For each line below that includes the word "handed", make a copy.

◆ **Supplied data**
+ + +

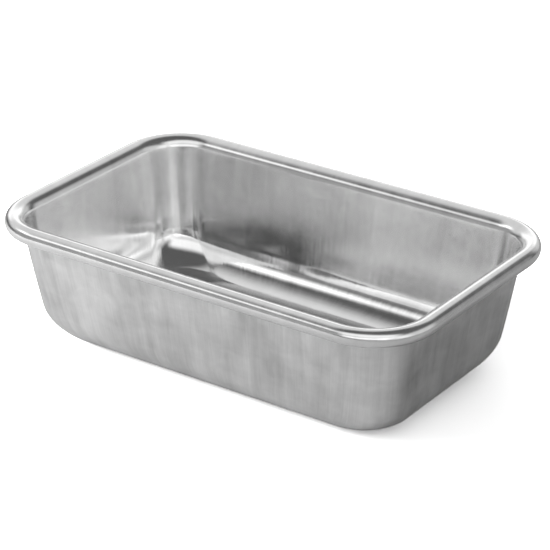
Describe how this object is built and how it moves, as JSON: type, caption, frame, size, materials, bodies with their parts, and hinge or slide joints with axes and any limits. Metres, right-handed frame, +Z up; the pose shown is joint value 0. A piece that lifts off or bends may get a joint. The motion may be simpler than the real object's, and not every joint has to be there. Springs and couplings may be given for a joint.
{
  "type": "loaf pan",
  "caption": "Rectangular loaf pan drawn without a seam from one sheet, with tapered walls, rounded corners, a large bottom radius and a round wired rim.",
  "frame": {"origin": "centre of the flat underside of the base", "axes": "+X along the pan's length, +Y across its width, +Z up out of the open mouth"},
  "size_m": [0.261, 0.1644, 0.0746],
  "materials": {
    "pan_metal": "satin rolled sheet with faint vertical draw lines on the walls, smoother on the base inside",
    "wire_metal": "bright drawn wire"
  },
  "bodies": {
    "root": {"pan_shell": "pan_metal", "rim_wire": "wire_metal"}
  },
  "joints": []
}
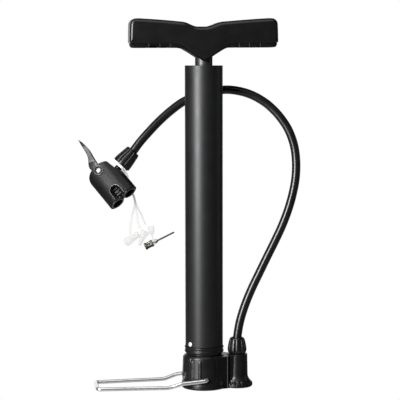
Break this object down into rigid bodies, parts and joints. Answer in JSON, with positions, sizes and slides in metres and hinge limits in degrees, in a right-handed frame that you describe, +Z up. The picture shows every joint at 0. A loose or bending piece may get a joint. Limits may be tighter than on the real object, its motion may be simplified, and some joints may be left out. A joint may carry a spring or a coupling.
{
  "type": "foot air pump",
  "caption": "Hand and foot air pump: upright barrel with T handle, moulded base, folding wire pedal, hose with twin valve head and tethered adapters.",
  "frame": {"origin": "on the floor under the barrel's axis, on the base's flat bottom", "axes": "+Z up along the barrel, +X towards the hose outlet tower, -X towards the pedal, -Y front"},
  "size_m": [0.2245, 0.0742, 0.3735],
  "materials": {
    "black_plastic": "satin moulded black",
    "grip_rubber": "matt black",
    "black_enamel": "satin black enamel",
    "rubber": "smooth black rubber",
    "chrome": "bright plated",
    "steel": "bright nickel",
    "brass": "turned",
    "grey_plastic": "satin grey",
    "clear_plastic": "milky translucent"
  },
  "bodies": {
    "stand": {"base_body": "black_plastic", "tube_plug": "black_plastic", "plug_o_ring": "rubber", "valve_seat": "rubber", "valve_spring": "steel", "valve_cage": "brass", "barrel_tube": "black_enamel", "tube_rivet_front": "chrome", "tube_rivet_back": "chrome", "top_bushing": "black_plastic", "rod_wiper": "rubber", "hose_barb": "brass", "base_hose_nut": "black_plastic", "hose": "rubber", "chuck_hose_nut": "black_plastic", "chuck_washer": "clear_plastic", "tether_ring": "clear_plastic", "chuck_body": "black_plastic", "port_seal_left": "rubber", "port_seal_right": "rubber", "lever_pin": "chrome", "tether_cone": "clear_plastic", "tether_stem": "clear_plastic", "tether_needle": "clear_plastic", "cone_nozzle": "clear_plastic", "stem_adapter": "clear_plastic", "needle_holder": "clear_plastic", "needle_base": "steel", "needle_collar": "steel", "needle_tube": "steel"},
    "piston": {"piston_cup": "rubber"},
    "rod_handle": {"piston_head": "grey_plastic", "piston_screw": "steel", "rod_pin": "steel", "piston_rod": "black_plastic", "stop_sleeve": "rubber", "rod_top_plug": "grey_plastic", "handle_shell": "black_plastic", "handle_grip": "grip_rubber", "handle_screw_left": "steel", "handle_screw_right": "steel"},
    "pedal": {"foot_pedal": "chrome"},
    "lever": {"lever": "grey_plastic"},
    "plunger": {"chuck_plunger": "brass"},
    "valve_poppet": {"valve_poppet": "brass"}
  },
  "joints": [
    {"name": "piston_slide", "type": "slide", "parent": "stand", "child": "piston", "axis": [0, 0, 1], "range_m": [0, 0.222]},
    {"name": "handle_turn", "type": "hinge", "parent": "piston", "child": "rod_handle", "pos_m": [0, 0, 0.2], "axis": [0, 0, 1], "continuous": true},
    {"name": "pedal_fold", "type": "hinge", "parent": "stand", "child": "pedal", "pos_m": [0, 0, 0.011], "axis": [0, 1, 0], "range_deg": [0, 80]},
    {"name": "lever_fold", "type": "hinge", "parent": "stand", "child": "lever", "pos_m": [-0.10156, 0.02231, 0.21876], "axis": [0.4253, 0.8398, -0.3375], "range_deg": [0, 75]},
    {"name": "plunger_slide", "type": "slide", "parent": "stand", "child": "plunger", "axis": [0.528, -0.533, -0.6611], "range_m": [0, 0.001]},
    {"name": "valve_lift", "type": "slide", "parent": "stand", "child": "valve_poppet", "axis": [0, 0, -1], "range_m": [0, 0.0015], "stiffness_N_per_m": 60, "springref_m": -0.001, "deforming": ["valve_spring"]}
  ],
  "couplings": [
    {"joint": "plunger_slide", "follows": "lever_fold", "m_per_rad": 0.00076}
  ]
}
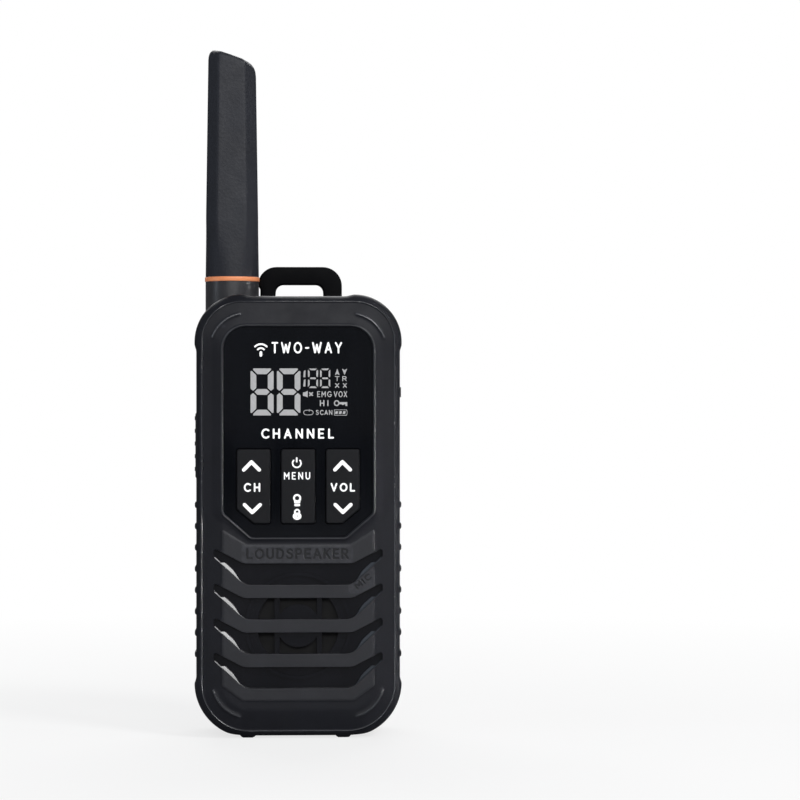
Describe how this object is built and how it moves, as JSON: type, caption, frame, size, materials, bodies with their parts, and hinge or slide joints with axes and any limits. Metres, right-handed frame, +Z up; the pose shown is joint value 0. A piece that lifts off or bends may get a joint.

+ + +

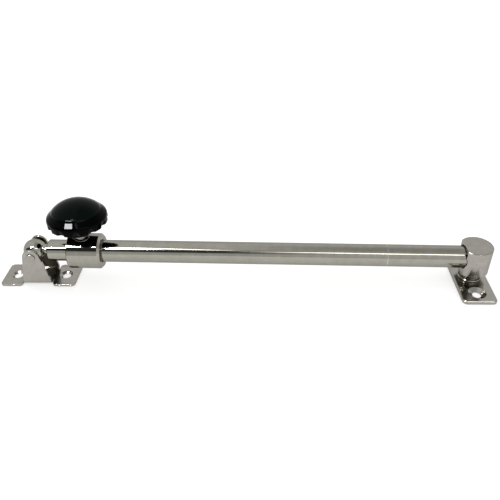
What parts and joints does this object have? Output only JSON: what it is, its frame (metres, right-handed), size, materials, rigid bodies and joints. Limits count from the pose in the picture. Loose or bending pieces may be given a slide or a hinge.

+ + +

◆ **Answer for the task**
Describe how this object is built and how it moves, as JSON: type, caption, frame, size, materials, bodies with their parts, and hinge or slide joints with axes and any limits. Metres, right-handed frame, +Z up; the pose shown is joint value 0. A piece that lifts off or bends may get a joint. The motion may be simpler than the real object's, and not every joint has to be there. Springs and couplings may be given for a joint.
Break this object down into rigid bodies, parts and joints. Answer in JSON, with positions, sizes and slides in metres and hinge limits in degrees, in a right-handed frame that you describe, +Z up. The picture shows every joint at 0. A loose or bending piece may get a joint. Limits may be tighter than on the real object, its motion may be simplified, and some joints may be left out. A joint may carry a spring or a coupling.
Describe how this object is built and how it moves, as JSON: type, caption, frame, size, materials, bodies with their parts, and hinge or slide joints with axes and any limits. Metres, right-handed frame, +Z up; the pose shown is joint value 0. A piece that lifts off or bends may get a joint.
What parts and joints does this object have? Output only JSON: what it is, its frame (metres, right-handed), size, materials, rigid bodies and joints. Limits count from the pose in the picture. Loose or bending pieces may be given a slide or a hinge.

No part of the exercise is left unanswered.